**Data shown:**

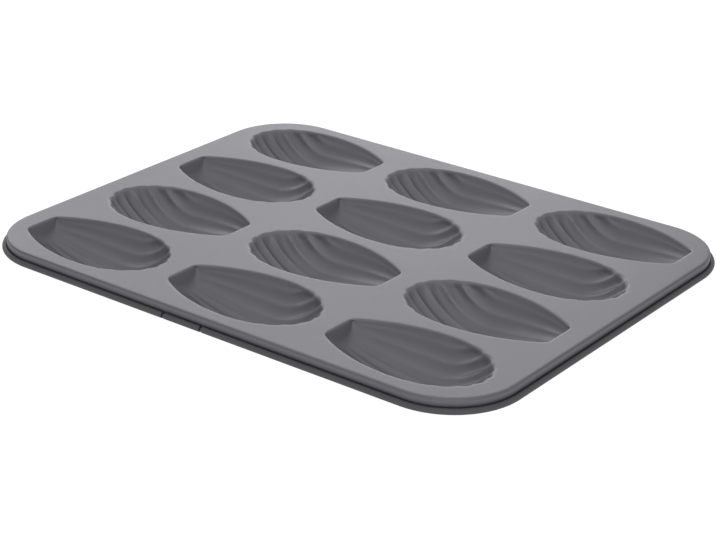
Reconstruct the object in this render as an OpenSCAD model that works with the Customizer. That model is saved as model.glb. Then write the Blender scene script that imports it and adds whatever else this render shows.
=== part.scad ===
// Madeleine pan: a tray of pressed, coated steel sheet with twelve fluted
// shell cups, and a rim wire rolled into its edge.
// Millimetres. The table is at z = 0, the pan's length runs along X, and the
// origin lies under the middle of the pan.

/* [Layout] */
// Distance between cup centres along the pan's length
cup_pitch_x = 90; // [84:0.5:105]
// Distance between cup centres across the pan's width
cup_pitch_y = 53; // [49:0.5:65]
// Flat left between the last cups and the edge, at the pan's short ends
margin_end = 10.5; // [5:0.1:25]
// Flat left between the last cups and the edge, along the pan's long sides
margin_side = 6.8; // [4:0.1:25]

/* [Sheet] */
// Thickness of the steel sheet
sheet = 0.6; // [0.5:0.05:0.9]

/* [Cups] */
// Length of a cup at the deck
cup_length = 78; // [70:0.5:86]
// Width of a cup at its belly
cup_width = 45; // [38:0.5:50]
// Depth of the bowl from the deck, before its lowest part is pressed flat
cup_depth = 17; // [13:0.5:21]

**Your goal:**
Write out, exactly and with nothing else, the lines of the listing above from its first line through the line with "sheet = 0.6; // [0.5:0.05:0.9]".

**Result of the task:**
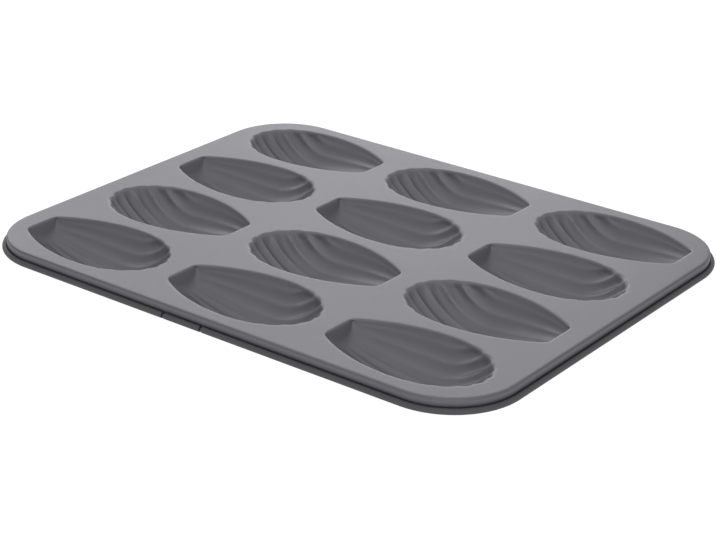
Reconstruct the object in this render as an OpenSCAD model that works with the Customizer. That model is saved as model.glb. Then write the Blender scene script that imports it and adds whatever else this render shows.
=== part.scad ===
// Madeleine pan: a tray of pressed, coated steel sheet with twelve fluted
// shell cups, and a rim wire rolled into its edge.
// Millimetres. The table is at z = 0, the pan's length runs along X, and the
// origin lies under the middle of the pan.

/* [Layout] */
// Distance between cup centres along the pan's length
cup_pitch_x = 90; // [84:0.5:105]
// Distance between cup centres across the pan's width
cup_pitch_y = 53; // [49:0.5:65]
// Flat left between the last cups and the edge, at the pan's short ends
margin_end = 10.5; // [5:0.1:25]
// Flat left between the last cups and the edge, along the pan's long sides
margin_side = 6.8; // [4:0.1:25]

/* [Sheet] */
// Thickness of the steel sheet
sheet = 0.6; // [0.5:0.05:0.9]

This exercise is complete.